When I first started playing ultimate here in Nairobi, I met a really cool couple of dudes named Chad and Matt. They both worked for International Justice Mission, an organization I've been a big fan/supporter of for a long time. Chad was married to Jill, the sweetest girl you ever met. I saw them each week at frisbee but that was about it. Then Rosemary, a girl I work with, invited me to her church, Mamlaka Hill, which has since become my own church here, because it is awesome.

My first Sunday there, they ask the visitors to stand and then bring around a microphone so we could introduce ourselves. I didn't see Chad, Jill, and Matt in the crowd, but they were there and heard my introduction. That afternoon at disc, they asked me if that was me, and I said it was. I began running into them at church and giving them a ride back to their place, and we'd have brunch occasionally after.

I didn't spend nearly enough time with them while they were here and I regret that very much. I came to enjoy them immensely as friends and just really great people. Matt left for home in Alaska and then he's off to Cairo for more school, so I hope to see him again sometime soon. Chad and Jill left tonight, returning to Texas. I know we'll stay good friends but I have no idea when I'll see them again. I sure am glad to live in the age of the internet, though.

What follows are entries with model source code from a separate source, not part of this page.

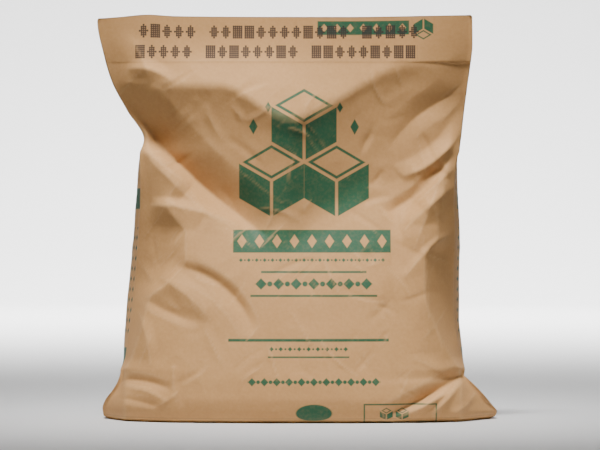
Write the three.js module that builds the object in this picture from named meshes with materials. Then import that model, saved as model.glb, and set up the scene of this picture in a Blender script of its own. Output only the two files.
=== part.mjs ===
// A gusseted kraft paper sack of sugar, standing upright, filled and closed.
// Units are millimetres, +Z is up, the printed front faces -Y and +X is to its right.
// The origin is on the ground, under the middle of the sack's box.
//
// The sack is one closed body made of level loops. Each loop runs across the front panel, round the right
// gusset, back across the back panel and round the left gusset. The loops thin to the glued closure at the
// top, and to the two pinched ears of the folded bottom at the ground.
import * as THREE from "three";

// Sizes of the sack.
const closureHeight = 464; // ground to the folded top edge
const flapHeight = 53; // height of the glued flap that is folded down over the front
const flapStep = 0.5; // how far the pressed edge of the flap stands proud of the front panel
const flapLift = 1.6; // how much further its right end stands out
const flapLiftSpan = [120, 195]; // x over which it lifts
const gussetTuck = 44; // half the side gusset

// Heights of the loops: close together round the bottom edge and at the flap, even in between.
const bottomLevels = [0, 2.5, 6, 10.5, 16, 23, 31, 39, 47, 55, 64];
const bodyStep = 9.5; // spacing of the loops up the body
const flapBottom = closureHeight - flapHeight;
const flapEdge = 1; // height over which the front steps out to the flap
const flapLevels = [flapBottom + 12, flapBottom + 24, flapBottom + 36, closureHeight - 4, closureHeight];

// Points round a loop.
const panelColumns = 42; // across the front panel, and again across the back
const gussetPoints = 6; // spans across one side gusset, so that its middle crease has a point

// Outlines seen from the front: [height, x] of the sack's left and right edge.
const leftOutline = [
  [0, -220], [4, -225.5], [12, -226.5], [22, -223], [34, -214], [45, -207.5], [56, -204.5], [94, -203.4],
  [136, -200.5], [216, -192.5], [262, -188.5], [301, -184.5], [323, -178], [357, -197.5], [391, -215],
  [419, -223], [462, -230.5], [closureHeight, -229],
];
const rightOutline = [
  [0, 222], [3, 228.5], [8, 230.7], [18, 223.5], [32, 211.5], [44, 199.5], [51.6, 191.5], [64, 193],
  [119, 189], [209, 189.8], [254, 187], [296, 185.2], [328, 188.6], [379, 194.5], [410, 198.5],
  [430, 200.5], [462, 200], [closureHeight, 198],
];

// Side profiles: [height, y] down the middle of the filled belly, of the slack sheet above it and of the back.
const bellyFront = [
  [0, -103], [3, -110], [8, -114], [18, -117.5], [32, -119.5], [50, -119], [80, -115], [110, -110.5],
  [150, -104], [200, -94], [240, -81], [280, -62], [320, -41], [370, -10], [closureHeight, 30],
];
const apronFront = [
  [300, -108], [345, -90], [380, -73], [395, -65], [flapBottom, -57], [428, -51], [445, -47.8],
  [closureHeight, -46.5],
];
const backProfile = [
  [0, 78], [3, 88], [8, 97], [18, 106], [38, 115], [70, 120], [110, 121.5], [150, 120.5], [200, 115.5],
  [250, 104.5], [300, 83], [330, 54], [360, 14], [385, -19], [flapBottom, -46.5], [428, -44.5], [445, -43.4],
  [closureHeight, -42.1],
];

// The creases between the panels and the gussets: [height, y].
const frontCrease = [
  [0, -3], [8, -5], [20, -12], [32, -18], [52, -22], [80, -22], [110, -18], [150, -12], [200, -18],
  [240, -28], [280, -33], [305, -30], [325, -25], [350, -25], [380, -31], [flapBottom, -38], [440, -43.5],
  [closureHeight, -46.5],
];
const backCrease = [
  [0, 3], [8, 5], [20, 24], [32, 44], [52, 66], [90, 77], [150, 79], [210, 74], [262, 61], [323, 34],
  [350, 15], [380, -6], [flapBottom, -27], [440, -37.4], [closureHeight, -42.1],
];

// How far the gusset stands out from its creases; where it is negative, it is tucked in. The closure shuts it.
const gussetBulge = [
  [0, 0], [5, -2], [14, -14], [28, -22], [42, -14], [56, -2], [75, 5], [140, 9], [240, 8], [290, 4], [323, -5],
  [350, -22], [375, -0.7 * gussetTuck], [395, -0.4 * gussetTuck], [flapBottom, -4], [420, 0], [closureHeight, 0],
];

// Height of the top edge above or below its level, by x: the left end of the closure is bent.
const topEdge = [[-231, -2.5], [-205, -0.5], [-172, 2.2], [-140, 0.4], [-40, -0.4], [60, -0.5], [150, 0.8], [200, 1.6]];

// Fullness of the panels across their width: the powers of a superellipse, and of the slack sheet.
const bellyFlatness = 3;
const bellyRounding = 2;
const sheetFlatness = 4;

// Where the filled front breaks: outside these lines it runs straight back to the creases. [height, x]
const leftBreak = [
  [60, -198], [100, -188], [140, -178], [162, -152], [186, -134], [214, -134], [248, -157], [284, -138],
  [311, -172], [340, -178],
];
const rightBreak = [
  [60, 186], [100, 168], [150, 152], [190, 152], [212, 168], [236, 166], [263, 150], [290, 174], [330, 186],
];
const outmostBreak = 0.98; // share of the panel's half width that a break stays inside

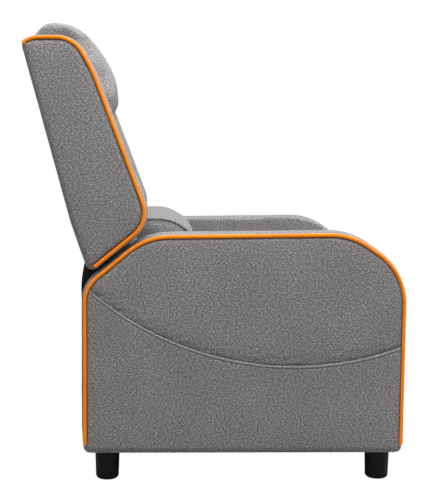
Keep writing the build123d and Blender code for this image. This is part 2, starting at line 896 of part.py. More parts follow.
def make_head_section():
    sections = []
    for width_share, crown_share, draw_share in cushion_stations_shares:
        front = front_points(head_edge_shares, head_middle_shares, crown_share, head_bottom_s, back_height)
        corners = [back_point(s, d) for s, d in reversed(front)]
        rear = back_point(head_bottom_s, head_rear_depth)
        sections.append((core_half_width * width_share, [rear] + corners, [0] + list(reversed(head_radii))))
    body = loft_across(sections)
    frame_space = rectangle_sd(0, upright_top_s + fabric_gap, -overrun * 2, cushion_back_d)
    shell_space = rectangle_sd(0, shell_top_s + fabric_gap, -overrun * 2, frame_back_d)
    for space in (frame_space, shell_space):
        body -= back_slab(space, [0, 0, 0, 0], -half_seat, half_seat)
    return body


def make_lumbar_roll():
    """A plump roll lying on the seat against the back, fuller in the middle than at its ends."""
    crest_y = base_front + cushion_front_setback
    crest_y += (cushion_rear - crest_y) * cushion_crest_share
    front_y = roll_rear - roll_middle_depth * roll_front_share
    slope_share = (cushion_rear - front_y) / (cushion_rear - crest_y)
    floor_z = cushion_top + cushion_crown * slope_share + roll_lift
    sections = []
    for width_share, full_share, end_share in roll_stations_shares:
        depth = roll_end_depth + (roll_middle_depth - roll_end_depth) * full_share
        height = roll_end_height + (roll_middle_height - roll_end_height) * full_share
        centre_y = roll_rear - depth
        centre_z = floor_z + height
        depth *= end_share
        height *= end_share
        corners = [(centre_y + depth * y, centre_z + height * z) for y, z, bend in roll_corner_shares]
        radii = [min(depth, height) * bend for y, z, bend in roll_corner_shares]
        sections.append((roll_half_length * width_share, corners, radii))
    return loft_across(sections)


# Footrest

def make_footrest_board():
    half = footrest_half_width - footrest_board_inset
    board = box_between(
        (-half, footrest_board_front, footrest_bottom + footrest_board_inset),
        (half, footrest_back, footrest_top - footrest_board_inset),
    )
    for side in (1, -1):
        for place in bracket_screw_places(side):
            board -= screw_shape(place, screw_radius + wood_gap, footrest_back + overrun)
    return board


def make_footrest_pad():
    """A crowned pad over the front of the board, with its sides drawn in."""
    sections = []
    for width_share, crown_share, draw_share in cushion_stations_shares:
        draw = cushion_draw_in * draw_share
        front = footrest_front + footrest_crown * (1 - crown_share)
        rear = footrest_board_front - wood_gap
        corners = [
            (front, footrest_bottom + draw), (rear, footrest_bottom + draw),
            (rear, footrest_top - draw), (front, footrest_top - draw),
        ]
        radii = [footrest_edge_radius, 0, 0, footrest_edge_radius]
        sections.append((footrest_half_width * width_share, corners, radii))
    return loft_across(sections)


def flange_range():
    return lower_pin[1] - flange_margin, lift_pin[1] + flange_margin


def bracket_screw_places(side):
    low, high = flange_range()
    x = layer(3)[0] - flange_width / 2
    margin = flange_margin
    return [(side * x, z) for z in (low + margin, (low + high) / 2, high - margin)]


def screw_shape(place, radius, start_y):
    end_y = footrest_back - screw_length
    length = start_y - end_y
    return Pos(place[0], (start_y + end_y) / 2, place[1]) * Cylinder(radius, length, rotation=(90, 0, 0))


def make_bracket_screws():
    screws = []
    for side in (1, -1):
        for place in bracket_screw_places(side):
            head_y = footrest_back + wood_gap + plate_thickness
            shank = screw_shape(place, screw_radius, head_y)
            head = Pos(place[0], head_y + screw_head_height / 2, place[1]) * Cylinder(
                screw_head_radius, screw_head_height, rotation=(90, 0, 0)
            )
            screws.append(shank + head)
    return screws


def make_footrest_bracket():
    """An angle plate: a flange on the board and an upright web that carries both pins."""
    inner, outer = layer(3)
    low, high = flange_range()
    flange_face = footrest_back + wood_gap
    web_corners = [
        (flange_face, low), (flange_face + flange_margin, lower_pin[1] - bar_width / 2),
        (flange_face + bracket_depth + bar_width / 2, lower_pin[1]),
        (flange_face + bracket_depth + bar_width / 2, lift_pin[1]),
        (flange_face + flange_margin, lift_pin[1] + bar_width / 2), (flange_face, high),
    ]
    web_radii = [0, bar_width / 3, bar_width / 3, bar_width / 3, bar_width / 3, 0]
    web = side_slab(outline_face(web_corners, web_radii), inner, outer)
    flange = box_between((inner - flange_width, flange_face, low), (outer, flange_face + plate_thickness, high))
    bracket = web + flange
    for pin in (lift_pin, lower_pin):
        bracket -= cross_pin(pin, pin_radius, inner - overrun, outer + overrun)
    for place in bracket_screw_places(1):
        bracket -= screw_shape(place, screw_radius + wood_gap, footrest_back + flange_margin)
    return bracket


# Footrest linkage

def bar_with_holes(pins, number, hole_radii):
    """A flat bar with round ends through its pins, drilled at each."""
    inner, outer = layer(number)
    bar = None
    for start, end in zip(pins, pins[1:]):
        piece = capsule(start, end, bar_width / 2, inner, outer)
        bar = piece if bar is None else bar + piece
    for pin, radius in zip(pins, hole_radii):
        bar -= cross_pin(pin, radius, inner - overrun, outer + overrun)
    return bar


def make_drive_link():
    """The bar that swings the footrest out: crank, toe and the short lever for the drive rod."""
    inner, outer = layer(1)
    link = bar_with_holes(
        [drive_pivot, crank_pin, toe_pin], 1,
        [drive_pin_radius + pin_clearance, pin_radius + pin_clearance, pin_radius + pin_clearance],
    )
    lever = capsule(drive_pivot, rod_pin, bar_width / 2, inner, outer)
    lever -= cross_pin(drive_pivot, drive_pin_radius + pin_clearance, inner - overrun, outer + overrun)
    link += lever
    return link - cross_pin(rod_pin, pin_radius, inner - overrun, outer + overrun)


def make_rear_link():
    hole = pin_radius + pin_clearance
    return bar_with_holes([rear_pivot, rear_pin], 1, [hole, hole])


def make_lift_link():
    hole = pin_radius
    return bar_with_holes([rear_pin, crank_pin, lift_pin], 2, [hole, hole, pin_radius + pin_clearance])


def make_front_link():
    return bar_with_holes([toe_pin, lower_pin], 2, [pin_radius, pin_radius + pin_clearance])


def make_rod():
    inner, outer = layer(3)
    rod = capsule(rod_eye, lug_pin, rod_width / 2, inner, outer)
    rod += cross_pin(rod_eye, rod_eye_radius, inner, outer)
    rod += cross_pin(lug_pin, rod_eye_radius, inner, outer)
    eye_bore = pin_radius + rod_eye_play + loose_clearance
    rod -= cross_pin(rod_eye, eye_bore, inner - overrun, outer + overrun)
    return rod - cross_pin(lug_pin, pin_radius + pin_clearance, inner - overrun, outer + overrun)


def rivet(place, first_layer, last_layer, radius=pin_radius):
    """A pin through mechanism layers with a flat head on each end."""
    outer = layer(first_layer)[1]
    inner = layer(last_layer)[0]
    shank = cross_pin(place, radius, inner, outer)
    head_out = cross_pin(place, radius * 2, outer, outer + rivet_head_height)
    head_in = cross_pin(place, radius * 2, inner - rivet_head_height, inner)
    return shank + head_out + head_in


def make_plate():
    """The pressed side plate: low at the front for the links, rising at the rear to the back's pivot."""
    inner, outer = layer(0)
    eye = back_eye_radius
    corners = [
        (plate_front, plate_top), (plate_front, drive_pivot[1] - eye),
        (rear_pivot[0] - eye, rear_pivot[1] - eye), (rear_pivot[0] + eye * 2, rear_pivot[1] - eye),
        (plate_rise, plate_bottom), (back_pivot[0] + eye, back_pivot[1] - eye * 2),
        (back_pivot[0] + eye, back_pivot[1] + eye), (back_pivot[0] - eye, back_pivot[1] + eye),
        (plate_rise, plate_top),
    ]
    radii = [eye / 2, eye / 2, eye / 2, eye, eye, eye, eye * plate_corner_share, eye * plate_corner_share, eye]
    plate = side_slab(outline_face(corners, radii), inner, outer)
    plate -= cross_pin(drive_pivot, drive_pin_radius, inner - overrun, outer + overrun)
    plate -= cross_pin(back_pivot, drive_pin_radius, inner - overrun, outer + overrun)
    plate -= cross_pin(rear_pivot, pin_radius, inner - overrun, outer + overrun)
    for place in plate_bolt_places():
        plate -= cross_pin(place, bolt_radius + wood_gap, inner - overrun, outer + overrun)
    return plate


def make_plate_pivots():
    """Fixed pivots of one side: the drive tube's axle, the rear link's pin and the back's pin."""
    outer = layer(0)[1]
    axle = cross_pin(drive_pivot, drive_pin_radius, layer(3)[0] - bar_width, outer)
    axle += cross_pin(drive_pivot, rivet_head_radius, outer, outer + rivet_head_height)
    return [axle, rivet(rear_pivot, 0, 1), rivet(back_pivot, 0, 1, drive_pin_radius)]


def make_drive_tube():
    """The torsion tube welded between the two drive links."""
    end = layer(1)[0]
    tube = cross_pin(drive_pivot, tube_radius, -end, end)
    tube -= cross_pin(drive_pivot, tube_radius - tube_wall, -end + layer_pitch * 2, end - layer_pitch * 2)
    return tube - cross_pin(drive_pivot, drive_pin_radius + pin_clearance, -end - overrun, end + overrun)


os.makedirs("parts", exist_ok=True)

# Base
save_pair("arm_pad", make_arm_pad())
save_pair("arm_frame", make_arm_frame())
save_pair("side_panel_upper", make_upper_panel())
save_pair("side_panel_lower", make_lower_panel())
save_pair("arm_piping", make_arm_piping())
foot = make_foot()
for end_name, end_y in foot_places.items():
    save(f"foot_{end_name}_left", Pos(arm_middle, end_y, 0) * foot)
    save(f"foot_{end_name}_right", Pos(-arm_middle, end_y, 0) * foot)
foot_bolts = [foot_bolt(y) for y in foot_places.values()]
save("foot_bolts", *foot_bolts, *[mirrored(bolt) for bolt in foot_bolts])
save("seat_frame", make_seat_frame())
save("seat_springs", *[make_spring(x) for x in spring_rows()])
clip_front = seat_frame_front + seat_rail_width - clip_length / 2
clip_rear = seat_frame_rear - seat_rail_width + clip_length / 2
save(
    "spring_clips",
    *[make_clip(x, clip_front, -1) for x in spring_rows()],
    *[make_clip(x, clip_rear, 1) for x in spring_rows()],
)
save("seat_cushion", make_seat_cushion())
save("rear_rail", make_rear_rail())
save("base_stretcher", make_stretcher())
save("rear_panel", make_rear_panel())
save("rear_gap_cloth", make_gap_cloth())
side_bolts = bolts_for_side()
save("frame_bolts", *side_bolts, *[mirrored(bolt) for bolt in side_bolts])
save_pair("mechanism_plate", make_plate())
pivots = make_plate_pivots()
save("plate_pivots", *pivots, *[mirrored(pivot) for pivot in pivots])

# Back
save_pair("back_wing", make_wing())
save_pair("back_piping", make_wing_piping())
save("back_shell", make_back_shell())
save("back_frame", bored_back_frame())
save("back_cushion", make_back_cushion())
save("head_section", make_head_section())
save("lumbar_roll", make_lumbar_roll())
save_pair("back_bracket", make_back_bracket())
bracket_bolts = make_bracket_bolts()
save("back_bracket_bolts", *bracket_bolts, *[mirrored(bolt) for bolt in bracket_bolts])
lug = rivet(lug_pin, 1, 3)
save("drive_rod_rivets", lug, mirrored(lug))
save_pair("drive_rod", make_rod())

# Footrest linkage
save_pair("drive_link", make_drive_link())
save("drive_tube", make_drive_tube())
save_pair("rear_link", make_rear_link())
save_pair("lift_link", make_lift_link())
save_pair("front_link", make_front_link())
link_rivets = [rivet(rod_pin, 1, 3)]
save("drive_link_rivets", *link_rivets, *[mirrored(one) for one in link_rivets])
lift_rivets = [rivet(rear_pin, 1, 2), rivet(crank_pin, 1, 2)]
save("lift_link_rivets", *lift_rivets, *[mirrored(one) for one in lift_rivets])
toe_rivets = [rivet(toe_pin, 1, 2)]
save("front_link_rivets", *toe_rivets, *[mirrored(one) for one in toe_rivets])

# Footrest
save("footrest_board", make_footrest_board())
save("footrest_pad", make_footrest_pad())
save_pair("footrest_bracket", make_footrest_bracket())
save("bracket_screws", *make_bracket_screws())
footrest_rivets = [rivet(lift_pin, 2, 3), rivet(lower_pin, 2, 3)]
save("footrest_rivets", *footrest_rivets, *[mirrored(one) for one in footrest_rivets])
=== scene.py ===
import json
from math import acos, atan2, cos, exp, hypot, pi, radians, sin, sqrt, tan

import bmesh
import bpy
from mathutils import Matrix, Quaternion, Vector, noise
from mathutils.kdtree import KDTree


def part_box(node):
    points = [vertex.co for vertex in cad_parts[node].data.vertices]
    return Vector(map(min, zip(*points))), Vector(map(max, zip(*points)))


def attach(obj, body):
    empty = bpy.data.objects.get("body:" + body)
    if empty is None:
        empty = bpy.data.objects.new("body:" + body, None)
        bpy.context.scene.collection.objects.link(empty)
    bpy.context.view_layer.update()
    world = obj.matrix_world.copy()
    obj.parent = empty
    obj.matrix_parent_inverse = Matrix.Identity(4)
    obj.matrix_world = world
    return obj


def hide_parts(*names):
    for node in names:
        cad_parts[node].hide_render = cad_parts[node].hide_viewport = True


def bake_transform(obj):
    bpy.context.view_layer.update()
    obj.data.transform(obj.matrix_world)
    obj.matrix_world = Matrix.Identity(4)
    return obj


# Push-back reclining armchair: finishes, padding, sewn details, lights and camera, in metres.

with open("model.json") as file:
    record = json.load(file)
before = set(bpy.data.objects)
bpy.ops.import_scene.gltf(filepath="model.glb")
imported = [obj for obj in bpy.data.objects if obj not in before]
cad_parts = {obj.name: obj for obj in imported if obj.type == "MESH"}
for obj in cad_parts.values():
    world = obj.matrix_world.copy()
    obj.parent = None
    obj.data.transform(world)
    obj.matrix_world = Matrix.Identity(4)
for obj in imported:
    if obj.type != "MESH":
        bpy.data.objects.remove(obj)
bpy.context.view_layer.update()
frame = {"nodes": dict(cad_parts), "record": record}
cad = frame["nodes"]
scene = bpy.context.scene
mm = 0.001
sides = {"left": 1, "right": -1}

# Camera: beside the chair, square to its right side, a little above the arm
camera_place = (-2.507, 0.1552, 0.6987)
camera_yaw = radians(1.748)
camera_pitch = radians(5.196)
camera_roll = radians(0.372)
camera_lens = 75.2
camera_shift = 0.0774
camera_far = 50


def add_camera():
    data = bpy.data.cameras.new("camera")
    data.lens = camera_lens
    data.shift_x = camera_shift
    data.clip_end = camera_far
    camera = bpy.data.objects.new("camera", data)
    scene.collection.objects.link(camera)
    forward = Vector((
        cos(camera_pitch) * cos(camera_yaw),
        -cos(camera_pitch) * sin(camera_yaw),
        -sin(camera_pitch),
    ))
    turn = forward.to_track_quat("-Z", "Y") @ Quaternion((0, 0, 1), camera_roll)
    camera.location = camera_place
    camera.rotation_euler = turn.to_euler()
    scene.camera = camera


# Sizes read from the construction
base_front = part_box("arm_pad_right")[0].y
base_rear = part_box("arm_pad_right")[1].y
base_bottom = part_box("arm_pad_right")[0].z
arm_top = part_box("arm_pad_right")[1].z
arm_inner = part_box("arm_pad_left")[0].x
pad_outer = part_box("arm_pad_left")[1].x
panel_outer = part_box("side_panel_upper_left")[1].x
wing_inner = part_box("back_wing_left")[0].x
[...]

This happened a good deal in NYC as well, albeit on a more prolonged track of sorts. But it too is a transient place - people come and people go. Some day one of your best friends might just announce she's moving to London. Some day I might up and tell everyone I'm shipping off to Africa. And I guess I was that person - the one who left. Its just kind of the way things are, when your life involves travel. You sacrifice a lot of what-might-have-been with some really awesome people. Its just that way.

But it doesn't mean I have to like it.